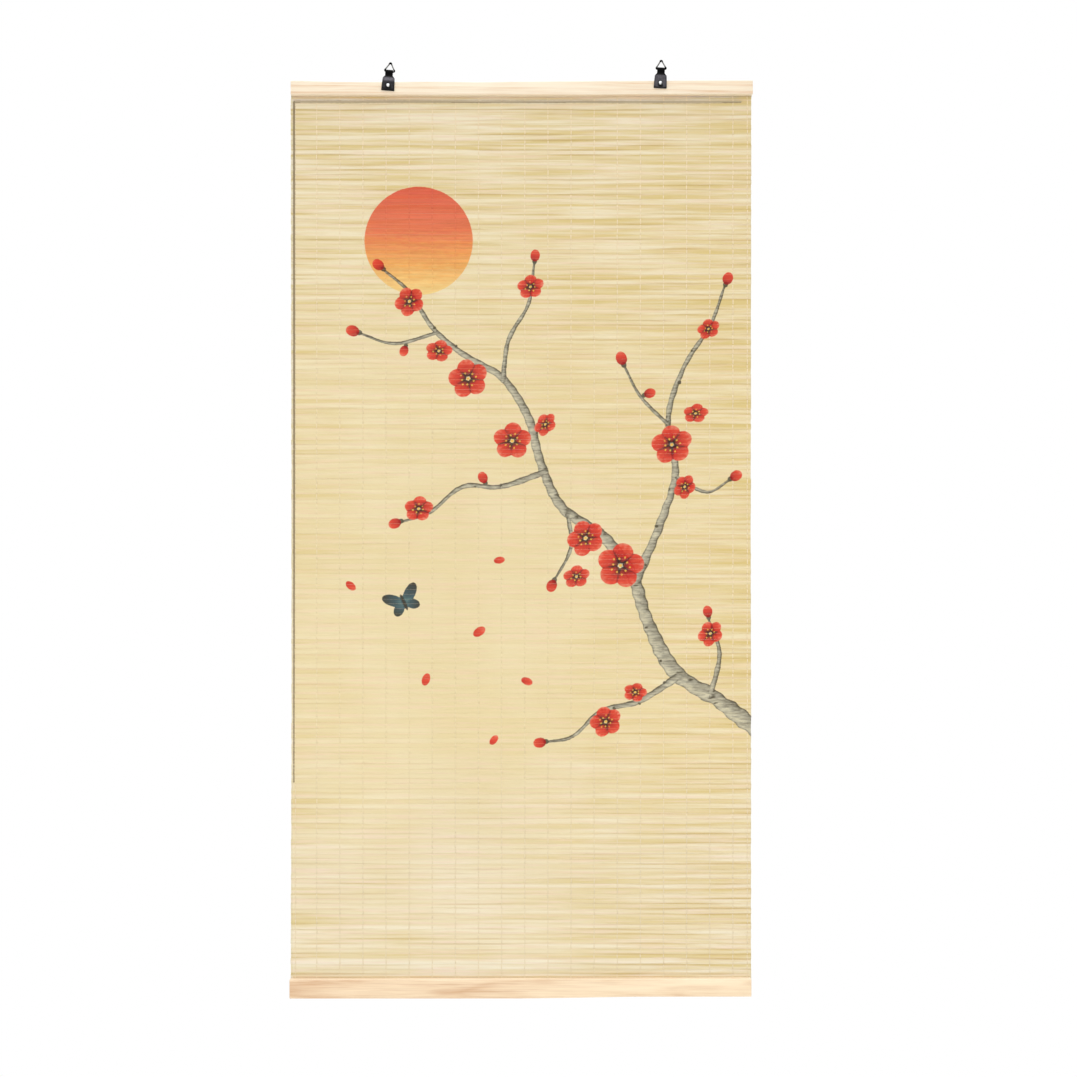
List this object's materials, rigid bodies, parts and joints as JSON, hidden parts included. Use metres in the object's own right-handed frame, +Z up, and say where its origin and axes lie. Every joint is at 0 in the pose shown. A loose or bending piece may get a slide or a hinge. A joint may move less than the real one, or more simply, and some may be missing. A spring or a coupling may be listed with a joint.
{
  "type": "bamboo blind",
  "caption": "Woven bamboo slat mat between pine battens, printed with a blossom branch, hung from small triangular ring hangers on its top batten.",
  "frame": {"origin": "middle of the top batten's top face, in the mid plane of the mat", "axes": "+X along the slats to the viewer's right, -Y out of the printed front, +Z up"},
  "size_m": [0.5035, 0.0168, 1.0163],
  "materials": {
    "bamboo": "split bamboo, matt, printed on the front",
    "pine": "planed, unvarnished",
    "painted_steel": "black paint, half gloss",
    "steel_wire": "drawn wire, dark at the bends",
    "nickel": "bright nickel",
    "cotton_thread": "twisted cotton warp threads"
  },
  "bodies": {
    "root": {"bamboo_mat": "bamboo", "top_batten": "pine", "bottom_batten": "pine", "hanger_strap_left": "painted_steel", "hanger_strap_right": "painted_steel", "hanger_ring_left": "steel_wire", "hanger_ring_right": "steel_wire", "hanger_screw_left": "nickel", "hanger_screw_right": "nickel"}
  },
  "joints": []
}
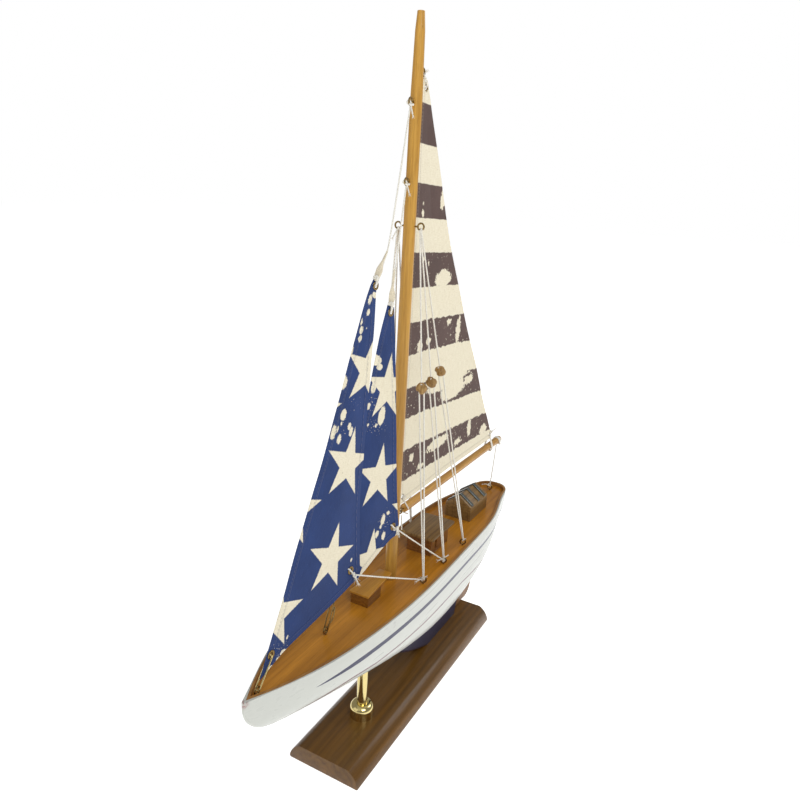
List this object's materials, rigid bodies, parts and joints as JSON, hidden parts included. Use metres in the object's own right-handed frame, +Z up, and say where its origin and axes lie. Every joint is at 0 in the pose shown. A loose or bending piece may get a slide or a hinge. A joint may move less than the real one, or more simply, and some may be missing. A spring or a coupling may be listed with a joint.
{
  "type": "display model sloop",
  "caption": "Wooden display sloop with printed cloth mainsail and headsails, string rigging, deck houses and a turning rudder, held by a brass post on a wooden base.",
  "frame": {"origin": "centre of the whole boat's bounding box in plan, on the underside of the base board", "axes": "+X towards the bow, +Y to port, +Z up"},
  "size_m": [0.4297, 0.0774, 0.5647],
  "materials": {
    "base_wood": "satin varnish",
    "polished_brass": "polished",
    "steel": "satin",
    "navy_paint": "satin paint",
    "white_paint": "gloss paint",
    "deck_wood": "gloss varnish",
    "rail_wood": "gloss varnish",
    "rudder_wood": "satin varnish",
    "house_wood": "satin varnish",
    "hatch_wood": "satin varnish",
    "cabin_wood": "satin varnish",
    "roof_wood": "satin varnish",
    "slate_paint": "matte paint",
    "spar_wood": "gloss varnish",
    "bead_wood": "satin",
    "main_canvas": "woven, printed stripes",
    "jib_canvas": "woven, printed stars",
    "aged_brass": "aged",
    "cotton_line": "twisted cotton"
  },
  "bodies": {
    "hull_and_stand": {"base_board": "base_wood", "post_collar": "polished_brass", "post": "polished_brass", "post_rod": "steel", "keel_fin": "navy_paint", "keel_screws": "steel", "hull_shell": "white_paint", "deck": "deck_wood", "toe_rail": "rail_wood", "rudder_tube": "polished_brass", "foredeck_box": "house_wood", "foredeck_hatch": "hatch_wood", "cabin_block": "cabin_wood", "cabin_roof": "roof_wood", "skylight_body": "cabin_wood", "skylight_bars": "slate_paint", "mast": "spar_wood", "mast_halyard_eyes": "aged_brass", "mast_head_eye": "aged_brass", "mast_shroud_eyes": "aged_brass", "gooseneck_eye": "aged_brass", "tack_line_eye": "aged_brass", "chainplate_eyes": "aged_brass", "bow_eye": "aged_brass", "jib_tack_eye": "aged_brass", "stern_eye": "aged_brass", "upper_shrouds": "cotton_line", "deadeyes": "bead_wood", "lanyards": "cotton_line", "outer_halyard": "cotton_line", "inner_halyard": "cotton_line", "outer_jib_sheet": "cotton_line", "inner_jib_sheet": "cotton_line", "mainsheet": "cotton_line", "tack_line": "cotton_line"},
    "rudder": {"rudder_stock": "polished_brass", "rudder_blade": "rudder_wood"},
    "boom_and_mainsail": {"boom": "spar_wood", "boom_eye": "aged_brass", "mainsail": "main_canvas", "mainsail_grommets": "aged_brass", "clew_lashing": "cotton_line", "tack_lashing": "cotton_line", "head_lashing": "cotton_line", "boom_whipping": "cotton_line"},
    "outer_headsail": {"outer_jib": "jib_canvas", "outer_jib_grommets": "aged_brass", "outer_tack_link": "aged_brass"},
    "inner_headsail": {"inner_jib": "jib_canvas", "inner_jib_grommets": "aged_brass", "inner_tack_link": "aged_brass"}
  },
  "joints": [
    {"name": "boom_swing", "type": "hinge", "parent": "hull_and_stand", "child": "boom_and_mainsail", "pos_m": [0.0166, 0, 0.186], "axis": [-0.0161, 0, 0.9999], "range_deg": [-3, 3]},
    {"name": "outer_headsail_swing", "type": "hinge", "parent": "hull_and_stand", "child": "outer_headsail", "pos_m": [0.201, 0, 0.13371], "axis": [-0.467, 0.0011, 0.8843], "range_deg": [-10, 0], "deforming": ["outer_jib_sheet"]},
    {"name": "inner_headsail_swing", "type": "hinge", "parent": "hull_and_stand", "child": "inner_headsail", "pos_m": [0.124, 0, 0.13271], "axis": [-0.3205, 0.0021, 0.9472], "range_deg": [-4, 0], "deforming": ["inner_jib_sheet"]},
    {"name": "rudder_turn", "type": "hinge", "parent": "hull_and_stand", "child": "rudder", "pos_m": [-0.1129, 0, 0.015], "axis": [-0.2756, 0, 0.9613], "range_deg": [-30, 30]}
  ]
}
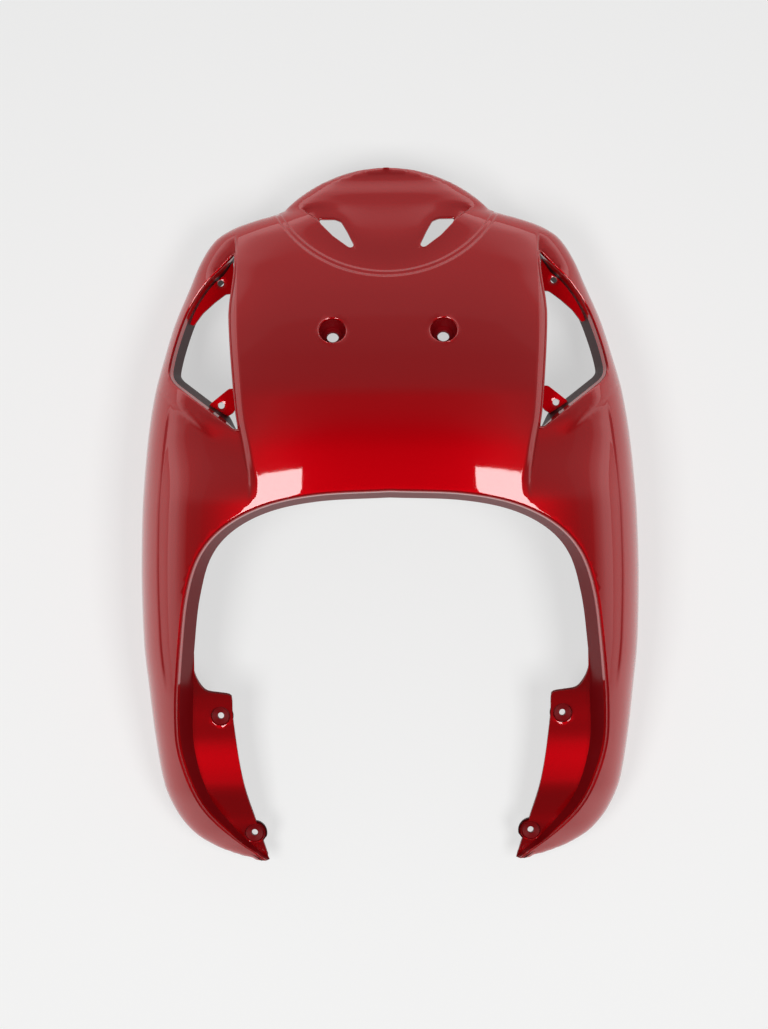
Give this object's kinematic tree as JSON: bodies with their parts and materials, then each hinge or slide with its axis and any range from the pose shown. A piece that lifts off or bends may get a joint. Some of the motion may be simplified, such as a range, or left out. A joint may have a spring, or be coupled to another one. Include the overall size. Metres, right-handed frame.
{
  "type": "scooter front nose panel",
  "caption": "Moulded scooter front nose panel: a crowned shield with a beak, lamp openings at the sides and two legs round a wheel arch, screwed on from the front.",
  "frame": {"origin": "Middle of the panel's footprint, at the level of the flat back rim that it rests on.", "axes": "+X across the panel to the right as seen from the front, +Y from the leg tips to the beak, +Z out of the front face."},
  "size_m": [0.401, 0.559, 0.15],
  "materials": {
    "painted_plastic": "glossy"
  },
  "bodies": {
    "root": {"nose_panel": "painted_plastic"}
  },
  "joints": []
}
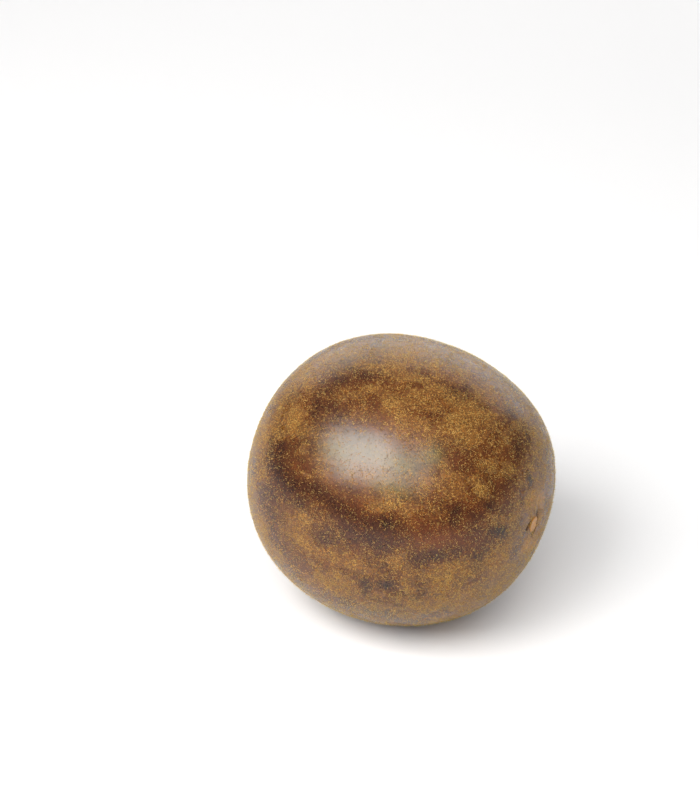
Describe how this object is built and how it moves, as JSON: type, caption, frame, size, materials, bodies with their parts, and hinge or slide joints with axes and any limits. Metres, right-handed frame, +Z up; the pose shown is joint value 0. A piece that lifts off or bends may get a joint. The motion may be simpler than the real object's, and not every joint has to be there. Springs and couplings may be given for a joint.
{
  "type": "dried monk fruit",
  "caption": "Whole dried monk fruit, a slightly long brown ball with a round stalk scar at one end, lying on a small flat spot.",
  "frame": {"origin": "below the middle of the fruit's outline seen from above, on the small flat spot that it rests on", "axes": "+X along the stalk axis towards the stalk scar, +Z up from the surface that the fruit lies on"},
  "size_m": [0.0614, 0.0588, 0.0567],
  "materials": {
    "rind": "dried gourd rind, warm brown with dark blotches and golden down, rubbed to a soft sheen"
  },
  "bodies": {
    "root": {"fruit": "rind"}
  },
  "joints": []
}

==============================

Work required. Print out the whole listing exactly as it appears.

Solved exercise.
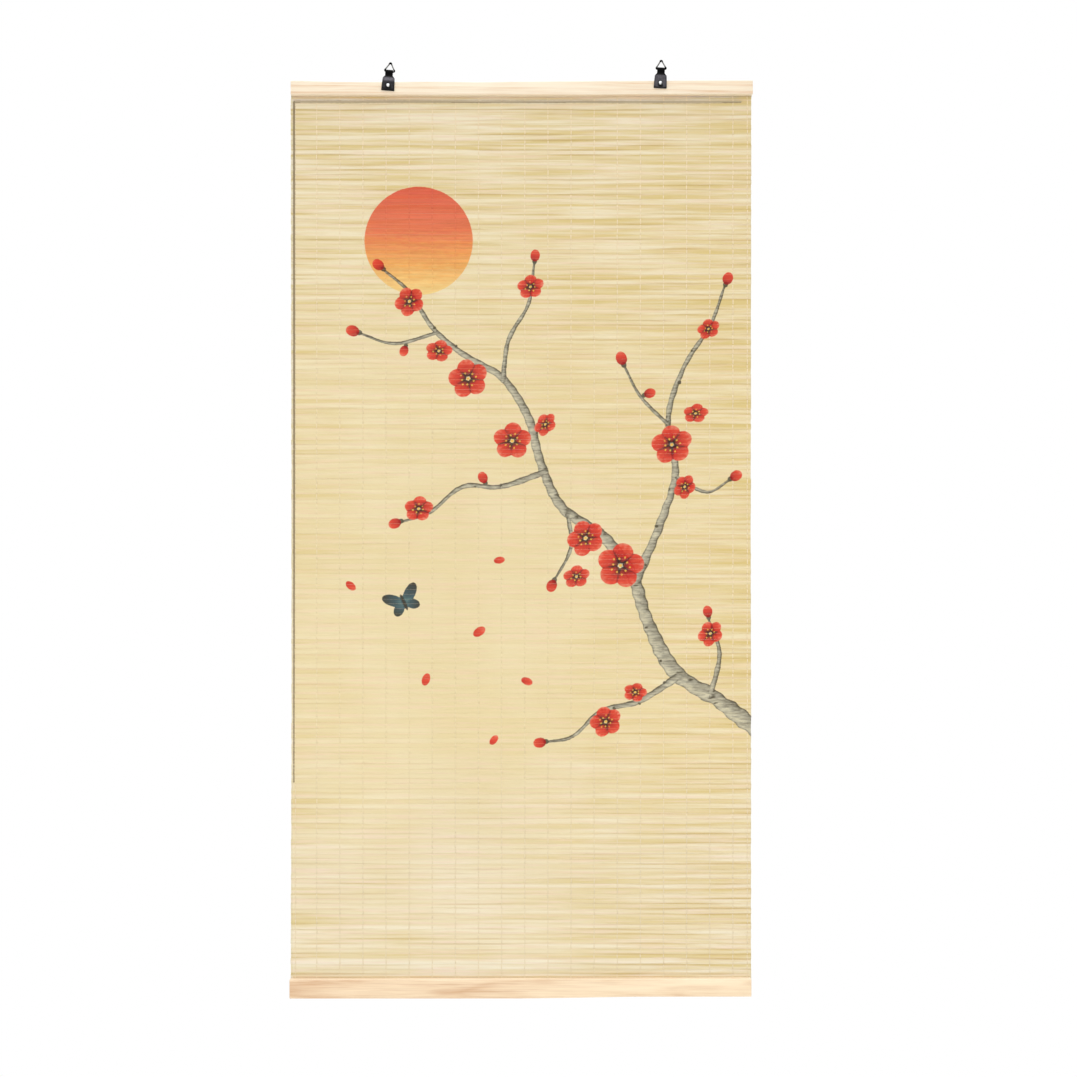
List this object's materials, rigid bodies, parts and joints as JSON, hidden parts included. Use metres in the object's own right-handed frame, +Z up, and say where its origin and axes lie. Every joint is at 0 in the pose shown. A loose or bending piece may get a slide or a hinge. A joint may move less than the real one, or more simply, and some may be missing. A spring or a coupling may be listed with a joint.
{
  "type": "bamboo blind",
  "caption": "Woven bamboo slat mat between pine battens, printed with a blossom branch, hung from small triangular ring hangers on its top batten.",
  "frame": {"origin": "middle of the top batten's top face, in the mid plane of the mat", "axes": "+X along the slats to the viewer's right, -Y out of the printed front, +Z up"},
  "size_m": [0.5035, 0.0168, 1.0163],
  "materials": {
    "bamboo": "split bamboo, matt, printed on the front",
    "pine": "planed, unvarnished",
    "painted_steel": "black paint, half gloss",
    "steel_wire": "drawn wire, dark at the bends",
    "nickel": "bright nickel",
    "cotton_thread": "twisted cotton warp threads"
  },
  "bodies": {
    "root": {"bamboo_mat": "bamboo", "top_batten": "pine", "bottom_batten": "pine", "hanger_strap_left": "painted_steel", "hanger_strap_right": "painted_steel", "hanger_ring_left": "steel_wire", "hanger_ring_right": "steel_wire", "hanger_screw_left": "nickel", "hanger_screw_right": "nickel"}
  },
  "joints": []
}
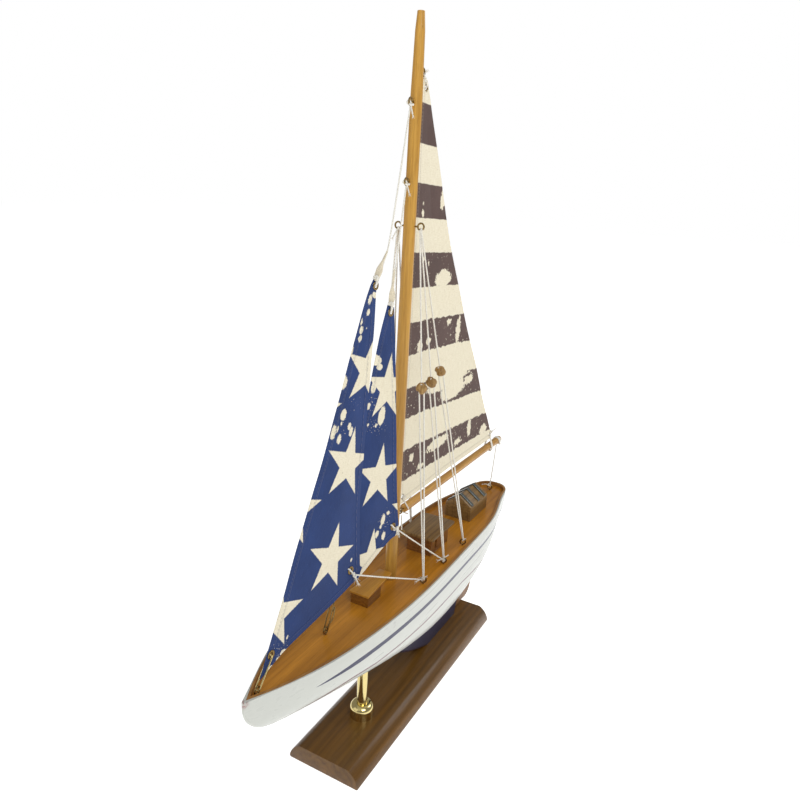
List this object's materials, rigid bodies, parts and joints as JSON, hidden parts included. Use metres in the object's own right-handed frame, +Z up, and say where its origin and axes lie. Every joint is at 0 in the pose shown. A loose or bending piece may get a slide or a hinge. A joint may move less than the real one, or more simply, and some may be missing. A spring or a coupling may be listed with a joint.
{
  "type": "display model sloop",
  "caption": "Wooden display sloop with printed cloth mainsail and headsails, string rigging, deck houses and a turning rudder, held by a brass post on a wooden base.",
  "frame": {"origin": "centre of the whole boat's bounding box in plan, on the underside of the base board", "axes": "+X towards the bow, +Y to port, +Z up"},
  "size_m": [0.4297, 0.0774, 0.5647],
  "materials": {
    "base_wood": "satin varnish",
    "polished_brass": "polished",
    "steel": "satin",
    "navy_paint": "satin paint",
    "white_paint": "gloss paint",
    "deck_wood": "gloss varnish",
    "rail_wood": "gloss varnish",
    "rudder_wood": "satin varnish",
    "house_wood": "satin varnish",
    "hatch_wood": "satin varnish",
    "cabin_wood": "satin varnish",
    "roof_wood": "satin varnish",
    "slate_paint": "matte paint",
    "spar_wood": "gloss varnish",
    "bead_wood": "satin",
    "main_canvas": "woven, printed stripes",
    "jib_canvas": "woven, printed stars",
    "aged_brass": "aged",
    "cotton_line": "twisted cotton"
  },
  "bodies": {
    "hull_and_stand": {"base_board": "base_wood", "post_collar": "polished_brass", "post": "polished_brass", "post_rod": "steel", "keel_fin": "navy_paint", "keel_screws": "steel", "hull_shell": "white_paint", "deck": "deck_wood", "toe_rail": "rail_wood", "rudder_tube": "polished_brass", "foredeck_box": "house_wood", "foredeck_hatch": "hatch_wood", "cabin_block": "cabin_wood", "cabin_roof": "roof_wood", "skylight_body": "cabin_wood", "skylight_bars": "slate_paint", "mast": "spar_wood", "mast_halyard_eyes": "aged_brass", "mast_head_eye": "aged_brass", "mast_shroud_eyes": "aged_brass", "gooseneck_eye": "aged_brass", "tack_line_eye": "aged_brass", "chainplate_eyes": "aged_brass", "bow_eye": "aged_brass", "jib_tack_eye": "aged_brass", "stern_eye": "aged_brass", "upper_shrouds": "cotton_line", "deadeyes": "bead_wood", "lanyards": "cotton_line", "outer_halyard": "cotton_line", "inner_halyard": "cotton_line", "outer_jib_sheet": "cotton_line", "inner_jib_sheet": "cotton_line", "mainsheet": "cotton_line", "tack_line": "cotton_line"},
    "rudder": {"rudder_stock": "polished_brass", "rudder_blade": "rudder_wood"},
    "boom_and_mainsail": {"boom": "spar_wood", "boom_eye": "aged_brass", "mainsail": "main_canvas", "mainsail_grommets": "aged_brass", "clew_lashing": "cotton_line", "tack_lashing": "cotton_line", "head_lashing": "cotton_line", "boom_whipping": "cotton_line"},
    "outer_headsail": {"outer_jib": "jib_canvas", "outer_jib_grommets": "aged_brass", "outer_tack_link": "aged_brass"},
    "inner_headsail": {"inner_jib": "jib_canvas", "inner_jib_grommets": "aged_brass", "inner_tack_link": "aged_brass"}
  },
  "joints": [
    {"name": "boom_swing", "type": "hinge", "parent": "hull_and_stand", "child": "boom_and_mainsail", "pos_m": [0.0166, 0, 0.186], "axis": [-0.0161, 0, 0.9999], "range_deg": [-3, 3]},
    {"name": "outer_headsail_swing", "type": "hinge", "parent": "hull_and_stand", "child": "outer_headsail", "pos_m": [0.201, 0, 0.13371], "axis": [-0.467, 0.0011, 0.8843], "range_deg": [-10, 0], "deforming": ["outer_jib_sheet"]},
    {"name": "inner_headsail_swing", "type": "hinge", "parent": "hull_and_stand", "child": "inner_headsail", "pos_m": [0.124, 0, 0.13271], "axis": [-0.3205, 0.0021, 0.9472], "range_deg": [-4, 0], "deforming": ["inner_jib_sheet"]},
    {"name": "rudder_turn", "type": "hinge", "parent": "hull_and_stand", "child": "rudder", "pos_m": [-0.1129, 0, 0.015], "axis": [-0.2756, 0, 0.9613], "range_deg": [-30, 30]}
  ]
}
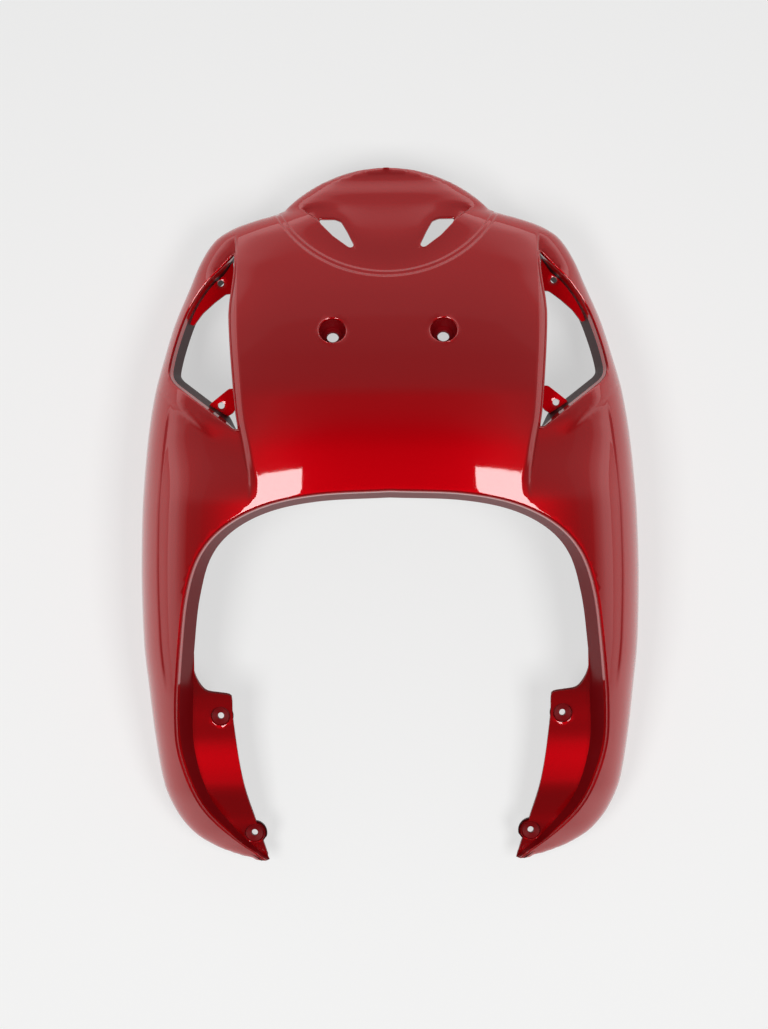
Give this object's kinematic tree as JSON: bodies with their parts and materials, then each hinge or slide with its axis and any range from the pose shown. A piece that lifts off or bends may get a joint. Some of the motion may be simplified, such as a range, or left out. A joint may have a spring, or be coupled to another one. Include the overall size. Metres, right-handed frame.
{
  "type": "scooter front nose panel",
  "caption": "Moulded scooter front nose panel: a crowned shield with a beak, lamp openings at the sides and two legs round a wheel arch, screwed on from the front.",
  "frame": {"origin": "Middle of the panel's footprint, at the level of the flat back rim that it rests on.", "axes": "+X across the panel to the right as seen from the front, +Y from the leg tips to the beak, +Z out of the front face."},
  "size_m": [0.401, 0.559, 0.15],
  "materials": {
    "painted_plastic": "glossy"
  },
  "bodies": {
    "root": {"nose_panel": "painted_plastic"}
  },
  "joints": []
}
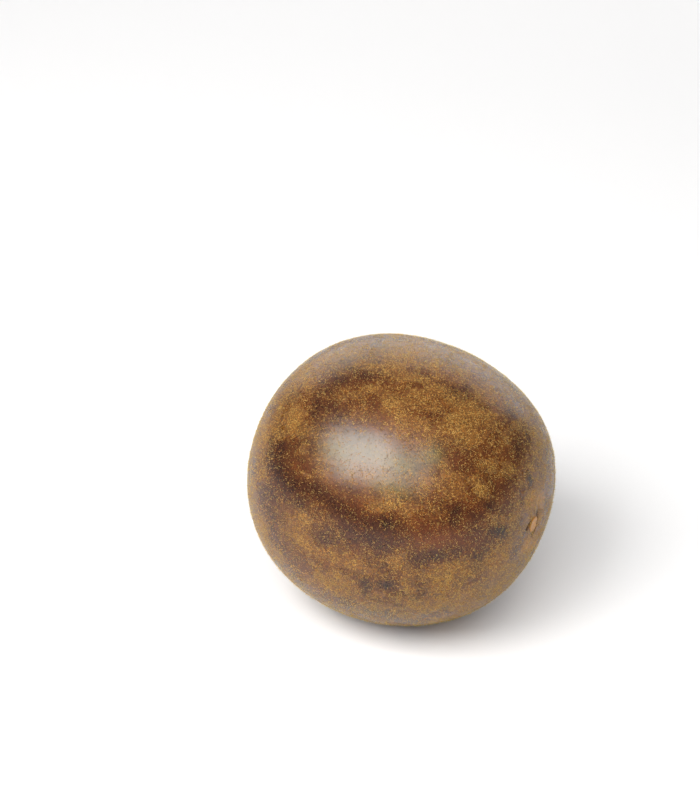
Describe how this object is built and how it moves, as JSON: type, caption, frame, size, materials, bodies with their parts, and hinge or slide joints with axes and any limits. Metres, right-handed frame, +Z up; the pose shown is joint value 0. A piece that lifts off or bends may get a joint. The motion may be simpler than the real object's, and not every joint has to be there. Springs and couplings may be given for a joint.
{
  "type": "dried monk fruit",
  "caption": "Whole dried monk fruit, a slightly long brown ball with a round stalk scar at one end, lying on a small flat spot.",
  "frame": {"origin": "below the middle of the fruit's outline seen from above, on the small flat spot that it rests on", "axes": "+X along the stalk axis towards the stalk scar, +Z up from the surface that the fruit lies on"},
  "size_m": [0.0614, 0.0588, 0.0567],
  "materials": {
    "rind": "dried gourd rind, warm brown with dark blotches and golden down, rubbed to a soft sheen"
  },
  "bodies": {
    "root": {"fruit": "rind"}
  },
  "joints": []
}